Search code examples
python-3.xsplitpython-re

regex in python: Can you filter string by deliminator with exceptions?


I am trying to parse a long string of 'objects' enclosed by quotes delimitated by commas. EX:

s='"12345","X","description of x","X,Y",,,"345355"'

output=['"12345"','"X"','"description of x"','"X,Y"','','','"345355"']

I am using split to delimitate by commas:


s=["12345","X","description of x","X,Y",,,"345355"]
s.split(',')

This almost works but the output for the string segment ...,"X,Y",... ends up parsing the data enclosed by quotes to "X and Y". I need the split to ignore commas inside of quotes

Split_Output

Is there a way I can delaminate by commas except for in quotes?

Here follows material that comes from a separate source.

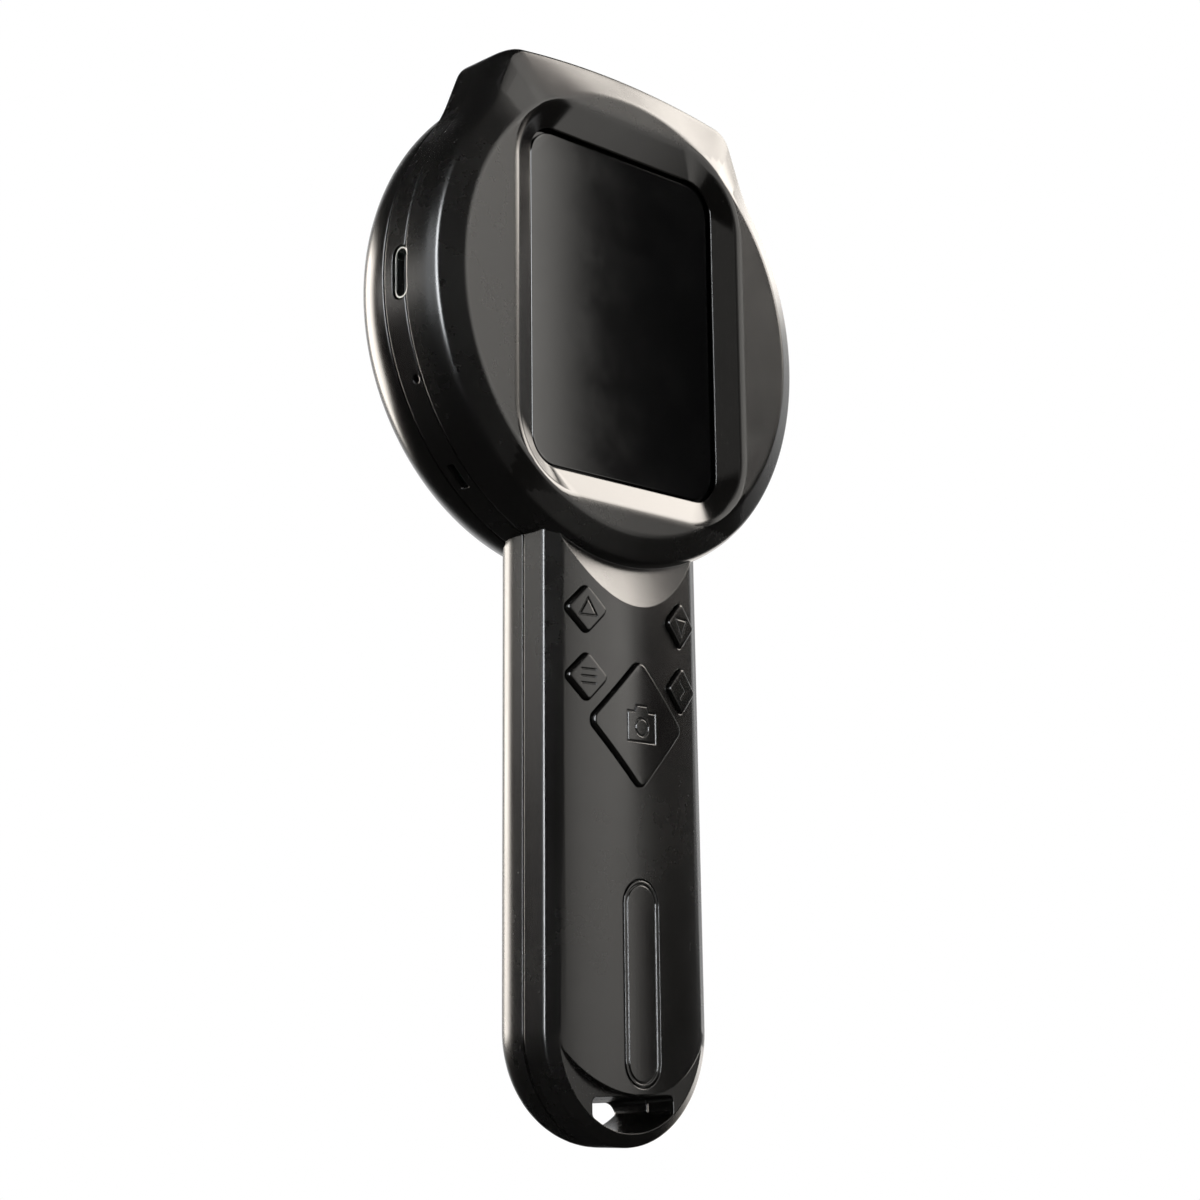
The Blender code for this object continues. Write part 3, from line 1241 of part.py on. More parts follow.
def build_switches():
    for name, centre, _, _ in keys():
        half = SWITCH_SIDE / 2
        body = block(f"switch_{name}", (centre[0] - half, SWITCH_DEPTH, centre[1] - half),
                     (centre[0] + half, SWITCH_DEPTH + SWITCH_HEIGHT, centre[1] + half))
        bore_end = SWITCH_DEPTH + PLUNGER_ENGAGEMENT + KEY_TRAVEL + FIT_GAP
        cut(body, post("bore", PLUNGER_RADIUS + FIT_GAP, centre, SWITCH_DEPTH - OVERRUN, bore_end))
        finish(body, (0.30, 0.30, 0.30), 0.35)
        plunger = post(f"plunger_{name}", PLUNGER_RADIUS, centre, PLUNGER_DEPTH,
                       SWITCH_DEPTH + PLUNGER_ENGAGEMENT)
        finish(plunger, (0.02, 0.02, 0.02), 0.4, origin=(centre[0], PLUNGER_DEPTH, centre[1]))


def build_keypad_board():
    top = below_neck(KEYPAD_TOP_DROP)
    middle = (0.0, top - KEYPAD_LENGTH / 2)
    outline = rounded_box(KEYPAD_HALF_WIDTH, KEYPAD_LENGTH / 2, KEYPAD_CORNER_RADIUS, CORNER_STEPS, middle)
    board = prism("keypad_board", outline, KEYPAD_DEPTH, KEYPAD_BACK)
    for place in keypad_stake_places():
        cut(board, post("hole", CLEARANCE_RADIUS, place, KEYPAD_DEPTH - OVERRUN, KEYPAD_BACK + OVERRUN,
                        SMALL_ROD_STEPS))
    return finish(board, BOARD_GREEN, 0.45)


def build_mount():
    """The lens holder: a base over the sensor, a tube for the barrel and two screw ears."""
    base_end = CHIP_DEPTH + MOUNT_BASE_DEPTH
    half = MOUNT_SIDE / 2
    mount = block("lens_mount", (-half, CHIP_DEPTH, -half), (half, base_end, half))
    ears = block("ears", (-MOUNT_EAR_REACH, CHIP_DEPTH, -MOUNT_EAR_HALF_WIDTH),
                 (MOUNT_EAR_REACH, CHIP_DEPTH + MOUNT_EAR_THICKNESS, MOUNT_EAR_HALF_WIDTH))
    tube_radius = BARREL_RADIUS + FIT_GAP + MOUNT_TUBE_WALL
    tube = post("tube", tube_radius, (0.0, 0.0), base_end - MOUNT_EAR_THICKNESS, MOUNT_TUBE_END,
                TURNED_STEPS // 2)
    unite(mount, ears, tube)
    room = MOUNT_ROOM_SIDE / 2
    cut(mount, block("room", (-room, CHIP_DEPTH - OVERRUN, -room),
                     (room, CHIP_DEPTH + MOUNT_ROOM_DEPTH, room)))
    cut(mount, post("bore", BARREL_RADIUS + FIT_GAP, (0.0, 0.0), CHIP_DEPTH, MOUNT_TUBE_END + OVERRUN,
                    TURNED_STEPS // 2))
    for side in (-1, 1):
        place = (side * MOUNT_SCREW_ACROSS, 0.0)
        cut(mount, post("hole", CLEARANCE_RADIUS, place, CHIP_DEPTH - OVERRUN, base_end,
                        SMALL_ROD_STEPS))
    return finish(mount, DARK_PLASTIC, 0.5)


def build_optics():
    filter_end = CHIP_DEPTH + MOUNT_ROOM_DEPTH - FIT_GAP
    half = FILTER_SIDE / 2
    glass = block("filter_glass", (-half, filter_end - FILTER_THICKNESS, -half), (half, filter_end, half))
    finish(glass, (0.25, 0.45, 0.50), 0.05)
    barrel = turned("lens_barrel", [
        (BARREL_RADIUS, BARREL_START),
        (BARREL_RADIUS, BARREL_END),
        (BARREL_LEDGE_BORE, BARREL_END),
        (BARREL_LEDGE_BORE, BARREL_END - BARREL_LEDGE),
        (BARREL_BORE, BARREL_END - BARREL_LEDGE),
        (BARREL_BORE, BARREL_START),
    ], TURNED_STEPS // 2)
    finish(barrel, (0.04, 0.04, 0.04), 0.35, 0.6)
    lens_end = BARREL_END - BARREL_LEDGE - FIT_GAP
    build_lens("objective_lens", lens_end - LENS_THICKNESS)
    build_lens("relay_lens", BARREL_START + BARREL_LEDGE)


def build_lens(name, start):
    """A round lens whose two faces bulge."""
    radius = BARREL_BORE - FIT_GAP
    edge_start = start + LENS_BULGE
    edge_end = start + LENS_THICKNESS - LENS_BULGE
    outline = circle(1.0, (0, 0), ROD_STEPS)
    rings = []
    for share, depth in ((0.5, start), (1.0, edge_start), (1.0, edge_end), (0.5, start + LENS_THICKNESS)):
        rings.append([(x * radius * share, depth, z * radius * share) for x, z in outline])
    finish(loft(name, rings), CLEAR_GLASS, 0.03)


def build_hood():
    """The collar round the lens, which rests on the specimen: flange, collar, taper and inner steps."""
    seat = LIGHT_WINDOW_DEPTH - FIT_GAP
    ledge_end = LED_BOARD_DEPTH - FIT_GAP
    window_room = HOOD_BORE + LIGHT_WINDOW_SEAT
    hood = turned("lens_hood", [
        (HOOD_FLANGE_RADIUS, HOOD_FLANGE_DEPTH),
        (HOOD_FLANGE_RADIUS, HOOD_FLANGE_BACK),
        (HOOD_RADIUS, HOOD_FLANGE_BACK),
        (HOOD_RADIUS, COVER_END + FIT_GAP),
        (HOOD_RADIUS + HOOD_COLLAR, COVER_END + FIT_GAP),
        (HOOD_RADIUS + HOOD_COLLAR, COVER_END + FIT_GAP + HOOD_COLLAR_HEIGHT),
        (HOOD_RADIUS, COVER_END + FIT_GAP + HOOD_COLLAR_HEIGHT + HOOD_COLLAR),
        (HOOD_END_RADIUS, HOOD_END),
        (HOOD_END_RADIUS - HOOD_END_WALL, HOOD_END),
        (window_room, LIGHT_WINDOW_END + HOOD_COLLAR),
        (window_room, seat),
        (HOOD_BORE, seat),
        (HOOD_BORE, ledge_end),
        (HOOD_LEDGE_BORE, ledge_end),
        (HOOD_LEDGE_BORE, HOOD_FLANGE_DEPTH),
    ])
    return finish(hood, BLACK_PLASTIC, 0.30)


def build_lighting():
    board = turned("led_board", ring_profile(
        LED_BOARD_BORE, HOOD_BORE - FIT_GAP, LED_BOARD_DEPTH, LED_BOARD_DEPTH + LED_BOARD_THICKNESS
    ), TURNED_STEPS // 2)
    half = LED_SIDE / 2
    seat = LED_BOARD_DEPTH + LED_BOARD_THICKNESS / 2
    for index in range(LED_COUNT):
        led = block("led", (LED_CIRCLE - half, seat, -half), (LED_CIRCLE + half, LED_END, half))
        unite(board, at_bearing(led, 360 * (index + 0.5) / LED_COUNT))
    finish(board, (0.80, 0.80, 0.78), 0.5)
    window = turned("light_window", ring_profile(
        BARREL_RADIUS + FIT_GAP, HOOD_BORE + LIGHT_WINDOW_SEAT - FIT_GAP, LIGHT_WINDOW_DEPTH,
        LIGHT_WINDOW_END
    ), TURNED_STEPS // 2)
    finish(window, CLEAR_GLASS, 0.08)


def ring_profile(bore, radius, start, end):
    return [(radius, start), (radius, end), (bore, end), (bore, start)]


def build_power():
    pad_end = HANDLE_INNER_BACK - FIT_GAP
    side_room = BACK_ROUNDING - HANDLE_WALL
    shoulder = HANDLE_HALF_WIDTH - HANDLE_WALL - side_room
    overhang = BATTERY_WIDTH / 2 - shoulder
    back = SIDE_DEPTH + math.sqrt(side_room**2 - overhang**2) - FIT_GAP - BATTERY_EDGE / 2
    top = below_neck(BATTERY_TOP_DROP)
    low = (-BATTERY_WIDTH / 2, back - BATTERY_THICKNESS, top - BATTERY_LENGTH)
    battery = block("battery", low, (BATTERY_WIDTH / 2, back, top))
    edge = battery.modifiers.new("edge", "BEVEL")
    edge.width = BATTERY_EDGE
    edge.segments = 2
    finish(battery, (0.25, 0.32, 0.42), 0.4, 0.3)
    middle = top - BATTERY_LENGTH / 2
    half = Vector((BATTERY_PAD_WIDTH, BATTERY_PAD_LENGTH)) / 2
    pad = block("battery_pad", (-half.x, back + FIT_GAP, middle - half.y),
                (half.x, pad_end, middle + half.y))
    finish(pad, (0.05, 0.05, 0.05), 0.95)
    exit_depth = KEYPAD_BACK + FIT_GAP + LEAD_RADIUS
    start, end = (0, exit_depth, top + FIT_GAP), (0, exit_depth, top + BATTERY_LEAD_RISE)
    finish(leads("battery_leads", start, end, (1, 0, 0)), (0.5, 0.03, 0.02), 0.5)


def build_links():
    """Flat cables from the screen and the keypad to the main board, and the lights' two wires."""
    link_depth = KEYPAD_BACK + FIT_GAP + RIBBON_THICKNESS / 2
    link_top = -FLANGE_RADIUS - FIT_GAP - SPIGOT_BEAD
    link_low = below_neck(KEYPAD_TOP_DROP + BOARD_LINK_OVERLAP)
    link = ribbon("board_link", [(link_depth, link_top), (link_depth, link_low)],
                  -BRACKET_EAR_RADIUS * 3, RIBBON_HALF_WIDTH / 2, RIBBON_THICKNESS)
    finish(link, FLEX_AMBER, 0.4)
    edge = -FOOT_HALF_HEIGHT - LCD_MARGIN
    loop = edge - LCD_FLEX_LOOP
    front = LCD_DEPTH + LCD_THICKNESS / 2
    back = MAIN_BOARD_DEPTH - FIT_GAP - RIBBON_THICKNESS / 2
    flex = ribbon("lcd_flex", [(front, edge - FIT_GAP), (front, loop), (back, loop), (back, edge)],
                  LCD_FLEX_ACROSS, RIBBON_HALF_WIDTH, RIBBON_THICKNESS)
    finish(flex, FLEX_AMBER, 0.4)
    across, height = polar(HOOD_LEDGE_BORE - LED_LEAD_INSET, LED_LEAD_BEARING)
    start = (across, LED_BOARD_DEPTH - FIT_GAP, height)
    end = (across, CHIP_DEPTH, height)
    finish(leads("led_leads", start, end, (0, 0, 1)), (0.55, 0.50, 0.05), 0.5)


def screw(name, place, seat, length):
    """A pan-head screw driven along the depth: its head stands behind the seat, its shank ahead."""
    head = seat + FIT_GAP
    top = head + SCREW_HEAD_HEIGHT
    rows = [(SHANK_RADIUS, head - length), (SHANK_RADIUS, head), (SCREW_HEAD_RADIUS, head)]
    rows += [(SCREW_HEAD_RADIUS, top), (SOCKET_RADIUS, top), (SOCKET_RADIUS, top - SOCKET_DEPTH)]
    return stepped_post(name, place, rows, SMALL_ROD_STEPS)


def build_screws():
    flush = REAR_END - SCREW_HEAD_HEIGHT - FIT_GAP
    handle_seat = REAR_START + HANDLE_SCREW_FLOOR
    mount_seat = CHIP_DEPTH + MOUNT_EAR_THICKNESS
    mount_length = MOUNT_EAR_THICKNESS + FIT_GAP + MAIN_BOARD_THICKNESS
    mount_places = [(side * MOUNT_SCREW_ACROSS, 0.0) for side in (-1, 1)]
    groups = [
        ("head_screw", head_screw_places(), flush, flush - MAIN_BOARD_DEPTH + SCREW_ENGAGEMENT),
        ("handle_screw", handle_screw_places(), handle_seat, HANDLE_SCREW_FLOOR + SCREW_ENGAGEMENT),
        ("lens_screw", mount_places, mount_seat, mount_length),
    ]
    for name, places, seat, length in groups:
        for index, place in enumerate(places, start=1):
            finish(screw(f"{name}_{index}", place, seat, length), TINNED_STEEL, 0.3, 1.0)


def build():
    for obj in list(bpy.data.objects):
        bpy.data.objects.remove(obj, do_unlink=True)
    frame = add_object("head_frame", None)
    frame.location = (0.0, -GRIP_DEPTH, HEAD_RADIUS + GRIP_BELOW_NECK)
    build_front_shell()
    build_rear_shell()
    build_rear_cover()
    build_inlay()
    build_screen()
    build_bracket()
    build_main_board()
    build_chips()
    build_usb()
    build_card_socket()
    build_reset()
    build_status_light()
    build_keys()
    build_switches()
    build_keypad_board()
    build_mount()
    build_optics()
    build_hood()
    build_lighting()
    build_power()
    build_links()
    build_screws()


build()
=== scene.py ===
"""The digital magnifier's looks: finer shells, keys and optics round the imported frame, their materials,
the camera, a pale floor and the light, which is plain for matt surfaces and a studio of strong softboxes
for gloss. Lengths are in metres, apart from the key signs, and angles in degrees. Pieces are drawn in the
head's frame, (across, depth, height), whose origin is where the head's axis meets its front plane, and
are then put where the frame has them.
"""

import math

import bmesh
import bpy
import numpy as np
from mathutils import Matrix, Vector


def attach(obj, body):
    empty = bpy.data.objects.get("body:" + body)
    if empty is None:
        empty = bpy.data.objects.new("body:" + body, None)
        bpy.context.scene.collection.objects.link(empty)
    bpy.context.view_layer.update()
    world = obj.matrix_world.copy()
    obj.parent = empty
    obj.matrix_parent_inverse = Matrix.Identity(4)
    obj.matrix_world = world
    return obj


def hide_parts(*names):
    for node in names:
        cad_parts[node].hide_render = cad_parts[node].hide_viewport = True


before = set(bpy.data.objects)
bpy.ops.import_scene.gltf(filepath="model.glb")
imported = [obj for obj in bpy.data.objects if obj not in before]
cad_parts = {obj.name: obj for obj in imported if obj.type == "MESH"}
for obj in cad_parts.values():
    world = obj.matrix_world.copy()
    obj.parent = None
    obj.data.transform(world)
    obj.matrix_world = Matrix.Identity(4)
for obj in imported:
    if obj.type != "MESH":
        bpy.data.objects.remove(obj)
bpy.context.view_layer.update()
bpy.context.scene.view_settings.view_transform = "Standard"

# Fits
FIT_GAP = 0.0003
OVERRUN = 0.0020
MERGE_DISTANCE = 0.000001

# Head
HEAD_RADIUS = 0.0454
RING_EDGE_INSET = 0.0014
RING_EDGE_DEPTH = 0.0019
SHOULDER_END = 0.0075
SEAM_DEPTH = 0.0093
RIM_DEPTH = 0.01475
HEAD_WALL = 0.0022
DISC_RADIUS = 0.0400
EDGE_SOFTENING = 0.0006
RIM_SOFTENING = 0.0004
BRINK_SOFTENING = 0.0011
TAB_CORNER_PROUD = 0.0065
TAB_CORNER_BEARING = 32.8
TAB_CROWN = 0.0022
TAB_FLARE = 22.4
TAB_CORNER_RADIUS = 0.0060
TAB_HOLLOW_RADIUS = 0.0300

# Screen recess
OPENING_HALF_WIDTH = 0.0282
OPENING_HALF_HEIGHT = 0.0359
OPENING_CORNER_RADIUS = 0.0150
RECESS_SLOPE_WIDTH = 0.0051
RECESS_FOOT_RADIUS = 0.0060
RECESS_DEPTH = 0.0024
WINDOW_DEPTH = 0.0030
WINDOW_MARGIN = 0.0024
WINDOW_CORNER_RADIUS = 0.0065
SURROUND_WALL = 0.0014
SURROUND_BACK = 0.0017
SCREEN_HALF_WIDTH = 0.0223
SCREEN_HALF_HEIGHT = 0.0301
SCREEN_CORNER_RADIUS = 0.0052
PANE_SOFTENING = 0.00025
BORDER_SUNK = 0.00065
WINDOW_THICKNESS = 0.0009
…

I tried using a regex but it ignores the ...,,,... in data because there are no quotes for blank data in the file I'm parsing. I am not an expert with regex and this sample I used from Python split string on quotes. I do understand what this example is doing and not sure how I could modify it to allow parse data that is not enclosed by quotes.

Thanks!

Regex_Output


Solution

  • this should work:

    In [1]: import re
    
    In [2]: s = '"12345","X","description of x","X,Y",,,"345355"'
    
    In [3]: pattern = r"(?<=[\",]),(?=[\",])"
    
    In [4]: re.split(pattern, s)
    Out[4]: ['"12345"', '"X"', '"description of x"', '"X,Y"', '', '', '"345355"']
    

    Explanation:

    • (?<=...) is a "positive lookbehind assertion". It causes your pattern (in this case, just a comma, ",") to match commas in the string only if they are preceded by the pattern given by .... Here, ... is [\",], which means "either a quotation mark or a comma".
    • (?=...) is a "positive lookahead assertion". It causes your pattern to match commas in the string only if they are followed by the pattern specified as ... (again, [\",]: either a quotation mark or a comma).
    • Since both of these assertions must be satisfied for the pattern to match, it will still work correctly if any of your 'objects' begin or end with commas as well.